The state shall lease each of the demonstration projects, or applicable project segments, to the private entities for operating purposes for up to fifty years.
The
department may exercise any power possessed by it to facilitate the
development, construction, financing, operation, and maintenance of
transportation projects under this chapter. Agreements for maintenance services
entered into under this section shall provide for full reimbursement for
services rendered by the department or other state agencies. Agreements for
police services for projects developed under ((the)) agreements
may be entered into with ((any qualified law enforcement agency, and shall
provide for full reimbursement for services rendered by that agency)) the
Washington state patrol. The agreement for police services shall provide that
the state patrol will be reimbursed for costs on a comparable basis with the
costs incurred on other state highway facilities.

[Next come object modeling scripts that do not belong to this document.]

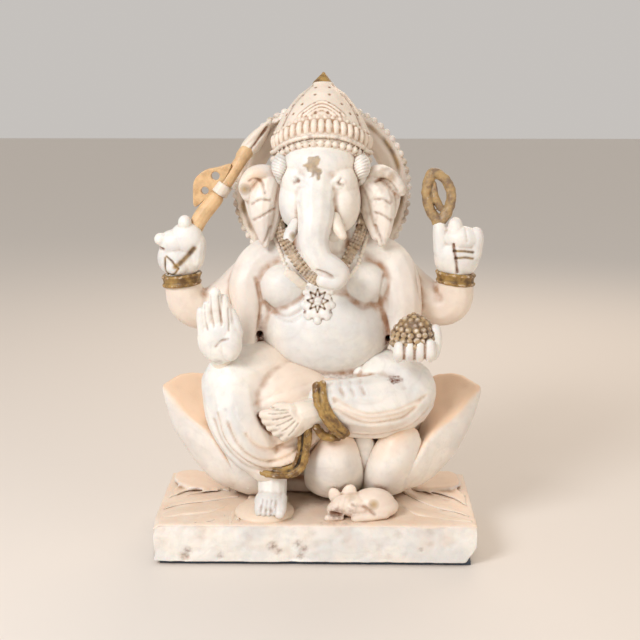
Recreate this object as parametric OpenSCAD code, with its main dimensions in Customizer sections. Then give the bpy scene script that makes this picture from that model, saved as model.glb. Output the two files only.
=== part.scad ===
// Seated elephant-headed idol on a lotus seat, carved in marble, in millimetres.
// +Z is up, the figure faces -Y, and the origin is the middle of the underside.
// Left and right are the figure's own, so its right side is at -X.

/* [Base] */
// Width of the base slab
slab_w = 200; // [170:1:240]
// Depth of the base slab
slab_d = 100; // [84:1:120]
// Thickness of the base slab
slab_t = 25; // [18:1:34]
// Thickness of the felt pad under the slab
pad_t = 2; // [1.5:0.1:3]
// How far the pad stays in from the slab's edges
pad_inset = 4; // [2:0.5:8]
// Height of the flat leaves carved on the slab
leaf_t = 4; // [3:0.5:6]
// Length of the longest flat leaf
leaf_len = 58; // [48:1:70]
// Length of the mouse, with its head
mouse_len = 46; // [38:1:56]
// Height of the mouse's back above the slab
mouse_h = 20; // [16:1:24]

/* [Lotus seat] */
// Width of the seat across its outer petals' tips
seat_w = 204; // [170:1:245]
// Height of the seat's top above the slab
seat_h = 60; // [50:1:72]
// Width of the seat where it meets the slab
seat_foot_w = 124; // [104:1:148]
// Thickness of a petal
petal_t = 9; // [7:0.5:12]
// Number of petals round the front and sides
petal_count = 6; // [5:1:8]

/* [Figure] */
// Sideways place of the figure's middle
figure_x = 3; // [0:0.5:6]
// Height from the seat's top to the shoulders
torso_h = 94; // [78:1:113]
// Width of the belly
belly_w = 86; // [72:1:103]
// Depth of the belly, front to back
belly_d = 62; // [52:1:70]
// Width across the shoulder joints
shoulder_w = 92; // [77:1:110]
// Radius of a front upper arm
arm_r = 12; // [10:0.5:14.4]
// Radius of a wrist
wrist_r = 8; // [6.7:0.1:9.6]
// How far the rear elbows stand out from the shoulder joints
rear_reach = 38; // [32:1:46]
// Length of a rear forearm, from elbow to wrist
rear_forearm = 30; // [25:1:36]
// Height of an open hand, from wrist to fingertips
hand_h = 42; // [35:1:50]
// Width of an open palm
palm_w = 21; // [18:1:25]

/* [Legs] */
// Distance between the two knees
knee_gap = 132; // [110:1:150]
// Radius of a thigh at the knee
knee_r = 19; // [16:0.5:22.8]
// Radius of an ankle
ankle_r = 10; // [8.5:0.5:12]
// Length of a foot
foot_len = 30; // [25:1:36]
// Height of the plinth under the lowered foot
foot_rest_h = 6; // [5:0.5:8]

/* [Head] */
// Width of the head across the temples
head_w = 56; // [47:1:67]
// Height of the head
head_h = 60; // [50:1:72]
// Radius of the trunk below the eyes
trunk_r = 11; // [9:0.5:13]
// Length of a tusk
tusk_len = 13; // [11:0.5:16]
// Height of an ear
ear_h = 52; // [43:1:62]

/* [Crown and halo] */
// Greatest diameter of the crown
crown_d = 60; // [50:1:72]
// Height of the crown without its finial
crown_h = 47; // [39:1:56]
// Thickness of the beaded band round the crown
band_t = 3; // [2.5:0.1:3.6]
// Height of the finial
finial_h = 8; // [6.5:0.5:10]
// Outer radius of the halo ring
halo_r = 56; // [47:1:67]
// Width of the halo ring's face
halo_face = 16; // [13:1:19]
// Thickness of the halo ring
halo_t = 10; // [8:0.5:12]
// Number of pearls round the halo's edge
pearl_count = 48; // [36:1:60]

/* [Held things] */
// Radius of the axe's shaft
shaft_r = 5; // [4.2:0.1:6]
// Width of the axe blade's cutting edge
blade_w = 28; // [23:1:34]
// Diameter of the two holes in the blade
blade_hole_d = 4.5; // [3.6:0.1:5.5]
// Radius of the noose's cord
noose_r = 4; // [3.4:0.1:4.8]
// Height of the noose's loop
noose_h = 32; // [27:1:38]
// Width of the heap of sweets
sweets_w = 29; // [24:1:35]

/* [Hidden] */

marble = "#ece4d8";
warm_marble = "#e6d3bf";
gilt = "#a9843c";
amber = "#c98a3a";
felt = "#3d4756";
RIGHT = -1;
LEFT = 1;

// Heights of the levels, one on the other
z_slab = pad_t + slab_t;
z_seat = z_slab + seat_h;
z_shoulder = z_seat + torso_h;
z_head = z_shoulder + 44 * head_h / 60;
z_crown = z_head + 0.3 * head_h;

// The seat stands at the back of the slab and leans out over it
back_y = slab_d / 2 - 2;
seat_foot_d = 36;
seat_top_d = 54;
seat_foot_y = back_y - seat_foot_d / 2;
seat_top_y = back_y - seat_top_d / 2;

// Middles of the body's masses
hips = [figure_x, back_y - 33, z_seat + 18];
belly = [figure_x, back_y - 6 - belly_d / 2, z_seat + 0.53 * torso_h];
chest = [figure_x, back_y - 33, z_shoulder - 12];
chest_d = 54;
neck = [figure_x, back_y - 30, z_shoulder + 12];
head_c = [figure_x, 4, z_head];
crown_c = [figure_x, 13, z_crown];
crown_lean = -8;

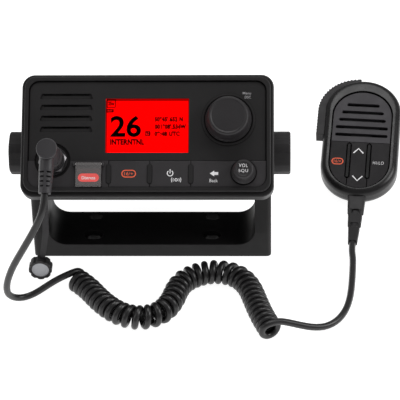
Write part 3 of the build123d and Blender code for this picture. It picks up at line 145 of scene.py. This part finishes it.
def paint_groove_shade(tree, shader, spec, reach_mm):
    """Painted shade: less shine in grooves and corners, where they lie in shade."""
    shade = tree.nodes.new("ShaderNodeAmbientOcclusion")
    shade.samples = 8
    shade.inputs["Distance"].default_value = reach_mm / 1000
    dulled = spread(tree, shade.outputs["AO"], GROOVE_SPEC, spec, *GROOVE_OPEN)
    tree.links.new(dulled, shader.inputs["Specular IOR Level"])


def soft_edges(tree, radius_mm):
    """Normals that round the sharp edges a little."""
    node = tree.nodes.new("ShaderNodeBevel")
    node.samples = 6
    node.inputs["Radius"].default_value = radius_mm / 1000
    return node.outputs[0]


def moulded(name, color, rough, grain_mm, depth_mm, spec, edge_mm=0.35, reach_mm=2.5):
    """Moulded plastic or rubber: spark-eroded grain, soft colour changes, handling marks, and
    painted shade that takes the shine out of grooves.
    """
    mat, tree, shader = new_material(name)
    two_tone(tree, shader, color, shade=0.12, scale=45)
    smudge = noise(tree, scale=120, detail=4.0, rough=0.7)
    tree.links.new(spread(tree, smudge, rough - 0.06, rough + 0.06), shader.inputs["Roughness"])
    grain = noise(tree, scale=1000 / grain_mm, detail=2.0, rough=0.6)
    grained = bump(tree, shader, grain, depth_mm / 1000, strength=0.45)
    tree.links.new(soft_edges(tree, edge_mm), grained.inputs["Normal"])
    # painted shade: the shine drops in grooves and corners
    paint_groove_shade(tree, shader, spec, reach_mm)
    return mat


def paint_recess_shade(mat, place, middle_mm, half_mm, radius_mm, depth_mm):
    """Painted shade: darker and less shiny inside an oblong outline and below this depth, as in a
    deep recess that lies in shade.

    The outline has round ends of the radius, and its straight middle runs half_mm to each side
    of middle_mm along y.
    """
    tree = mat.node_tree
    shader = tree.nodes["Principled BSDF"]

    def result(kind, first, second=0.0):
        node = tree.nodes.new("ShaderNodeMath")
        node.operation = kind
        for socket, value in zip(node.inputs, (first, second)):
            if isinstance(value, float):
                socket.default_value = value
            else:
                tree.links.new(value, socket)
        return node.outputs[0]

    where = tree.nodes.new("ShaderNodeNewGeometry")
    local = tree.nodes.new("ShaderNodeMapping")
    local.vector_type = "TEXTURE"
    local.inputs["Location"].default_value = place.translation
    local.inputs["Rotation"].default_value = place.to_euler()
    tree.links.new(where.outputs["Position"], local.inputs["Vector"])
    axes = tree.nodes.new("ShaderNodeSeparateXYZ")
    tree.links.new(local.outputs["Vector"], axes.inputs[0])
    x, y, z = axes.outputs
    along = result("ABSOLUTE", result("SUBTRACT", y, middle_mm / 1000))
    past = result("MAXIMUM", result("SUBTRACT", along, half_mm / 1000))
    reach = result("SQRT", result("ADD", result("MULTIPLY", x, x), result("MULTIPLY", past, past)))
    radius, floor_z = radius_mm / 1000, -depth_mm / 1000
    inside = spread(tree, reach, 1.0, 0.0, radius, radius + RECESS_EDGE)
    deep = spread(tree, z, 1.0, 0.0, floor_z - RECESS_EDGE, floor_z + RECESS_EDGE)
    shade = result("MULTIPLY", result("MULTIPLY", inside, deep), RECESS_SHADE)
    share = result("SUBTRACT", 1.0, shade)
    for name in ("Base Color", "Specular IOR Level"):
        scale = tree.nodes.new("ShaderNodeVectorMath")
        scale.operation = "SCALE"
        tree.links.new(shader.inputs[name].links[0].from_socket, scale.inputs[0])
        tree.links.new(share, scale.inputs["Scale"])
        tree.links.new(scale.outputs["Vector"], shader.inputs[name])
    return mat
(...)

The department may
provide services for which it is reimbursed, including but not limited to
preliminary planning, environmental certification, and preliminary design of
the demonstration projects.
The plans and specifications for each project constructed under this section shall comply with the department's standards for state projects. A facility constructed by and leased to a private entity is deemed to be a part of the state highway system for purposes of identification, maintenance, and enforcement of traffic laws and for the purposes of applicable sections of this title. Upon reversion of the facility to the state, the project must meet all applicable state standards. Agreements shall address responsibility for reconstruction or renovations that are required in order for a facility to meet all applicable state standards upon reversion of the facility to the state.
For the purpose of facilitating these projects and to assist the private entity in the financing, development, construction, and operation of the transportation systems and facilities, the agreements may include provisions for the department to exercise its authority, including the lease of facilities, rights of way, and airspace, exercise of the power of eminent domain, granting of development rights and opportunities, granting of necessary easements and rights of access, issuance of permits and other authorizations, protection from competition, remedies in the event of default of either of the parties, granting of contractual and real property rights, liability during construction and the term of the lease, authority to negotiate acquisition of rights of way in excess of appraised value, and any other provision deemed necessary by the secretary.

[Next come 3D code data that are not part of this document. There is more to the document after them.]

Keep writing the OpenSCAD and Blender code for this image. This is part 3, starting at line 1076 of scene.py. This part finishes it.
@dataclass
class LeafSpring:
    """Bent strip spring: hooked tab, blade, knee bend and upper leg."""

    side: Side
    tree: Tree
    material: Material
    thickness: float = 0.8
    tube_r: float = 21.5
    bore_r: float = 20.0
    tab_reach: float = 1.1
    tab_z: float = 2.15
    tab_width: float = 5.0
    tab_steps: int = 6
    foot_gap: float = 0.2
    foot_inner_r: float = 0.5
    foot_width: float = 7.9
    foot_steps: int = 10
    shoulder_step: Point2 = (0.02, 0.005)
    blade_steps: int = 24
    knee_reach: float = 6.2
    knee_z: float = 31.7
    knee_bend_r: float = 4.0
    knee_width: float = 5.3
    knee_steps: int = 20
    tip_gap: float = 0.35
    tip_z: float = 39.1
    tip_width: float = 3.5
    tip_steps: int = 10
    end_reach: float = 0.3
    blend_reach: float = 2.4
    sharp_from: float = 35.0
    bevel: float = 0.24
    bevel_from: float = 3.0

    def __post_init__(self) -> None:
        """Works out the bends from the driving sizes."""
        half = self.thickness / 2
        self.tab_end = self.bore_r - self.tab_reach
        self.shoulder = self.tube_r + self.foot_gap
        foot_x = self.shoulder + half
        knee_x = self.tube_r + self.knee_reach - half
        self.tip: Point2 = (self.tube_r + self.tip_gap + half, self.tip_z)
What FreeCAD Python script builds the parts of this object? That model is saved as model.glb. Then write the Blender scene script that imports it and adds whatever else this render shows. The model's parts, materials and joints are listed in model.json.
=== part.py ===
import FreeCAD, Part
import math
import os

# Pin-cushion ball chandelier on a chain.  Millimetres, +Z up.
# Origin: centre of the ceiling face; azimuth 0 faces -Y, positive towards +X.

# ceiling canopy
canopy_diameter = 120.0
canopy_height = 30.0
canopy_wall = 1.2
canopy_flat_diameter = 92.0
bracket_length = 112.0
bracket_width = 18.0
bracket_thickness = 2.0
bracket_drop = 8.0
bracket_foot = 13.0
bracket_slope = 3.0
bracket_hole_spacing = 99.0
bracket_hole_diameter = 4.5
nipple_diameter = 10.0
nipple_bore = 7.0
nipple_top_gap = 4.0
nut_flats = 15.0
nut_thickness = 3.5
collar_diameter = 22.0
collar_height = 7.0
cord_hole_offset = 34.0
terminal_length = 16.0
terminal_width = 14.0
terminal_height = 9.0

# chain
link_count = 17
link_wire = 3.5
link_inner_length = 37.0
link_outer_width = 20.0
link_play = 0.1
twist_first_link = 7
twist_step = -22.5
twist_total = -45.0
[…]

The agreements entered into under this section may include provisions authorizing the state to grant necessary easements and lease to a private entity existing rights of way or rights of way subsequently acquired with public or private financing. The agreements may also include provisions to lease to the entity airspace above or below the right of way associated or to be associated with the private entity's transportation facility. In consideration for the reversion rights in these privately constructed facilities, the department may negotiate a charge for the lease of airspace rights during the term of the agreement for a period not to exceed fifty years. If, after the expiration of this period, the department continues to lease these airspace rights to the private entity, it shall do so only at fair market value. The agreement may also provide the private entity the right of first refusal to undertake projects utilizing airspace owned by the state in the vicinity of the public-private project.
Agreements under this section may include any contractual provision that is necessary to protect the project revenues required to repay the costs incurred to study, plan, design, finance, acquire, build, install, operate, enforce laws, and maintain toll highways, bridges, and tunnels and which will not unreasonably inhibit or prohibit the development of additional public transportation systems and facilities. Agreements under this section must secure and maintain liability insurance coverage in amounts appropriate to protect the project's viability and may address state indemnification of the private entity for design and construction liability where the state has approved relevant design and construction plans.
Nothing in this chapter limits the right of the secretary and his or her agents to render such advice and to make such recommendations as they deem to be in the best interests of the state and the public.
Sec. 4. RCW 47.46.050 and 1993 c 370 s 5 are each amended to read as follows:
(1) The department may enter into agreements using federal, state, and local financing in connection with the projects, including without limitation, grants, loans, and other measures authorized by section 1012 of ISTEA, and to do such things as necessary and desirable to maximize the funding and financing, including the formation of a revolving loan fund to implement this section.
(2) Agreements entered into under this section shall authorize the private entity to lease the facilities within a designated area or areas from the state and to impose user fees or tolls within the designated area to allow a reasonable rate of return on investment, as established through a negotiated agreement between the state and the private entity. The negotiated agreement shall determine a maximum rate of return on investment, based on project characteristics. If the negotiated rate of return on investment is not affected, the private entity may establish and modify toll rates and user fees.
(3) Agreements may establish "incentive" rates of return beyond the negotiated maximum rate of return on investment. The incentive rates of return shall be designed to provide financial benefits to the affected public jurisdictions and the private entity, given the attainment of various safety, performance, or transportation demand management goals. The incentive rates of return shall be negotiated in the agreement.
(4)
Agreements shall require that over the term of the ownership or lease the user
fees or toll revenues be applied only to payment of the private entity's
capital outlay costs for the project, including interest expense, the costs
associated with construction, operations, toll collection, maintenance
and administration of the ((facility)) project, reimbursement to
the state for all costs associated with an election as required under RCW
47.46.030, the costs of project review and oversight, technical and law
enforcement services, establishment of a fund to assure the adequacy of
maintenance expenditures, and a reasonable return on investment to the private
entity. ((The use of any excess toll revenues or user fees may be
negotiated between the parties.
After
expiration of the lease of a facility to a private entity, the secretary may
continue to charge user fees or tolls for the use of the facility, with these
revenues to be used for operations and maintenance of the facility, or to be
paid to the local transportation planning agency, or any combination of such
uses.)) A negotiated agreement shall not extend the term of
the ownership or lease beyond the period of time required for payment of the
private entity's capital outlay costs for the project under subsection (4) of
this section.
NEW SECTION. Sec. 5. A new section is added to chapter 47.05 RCW to read as follows:
RCW 47.46.030(2) applies to this chapter."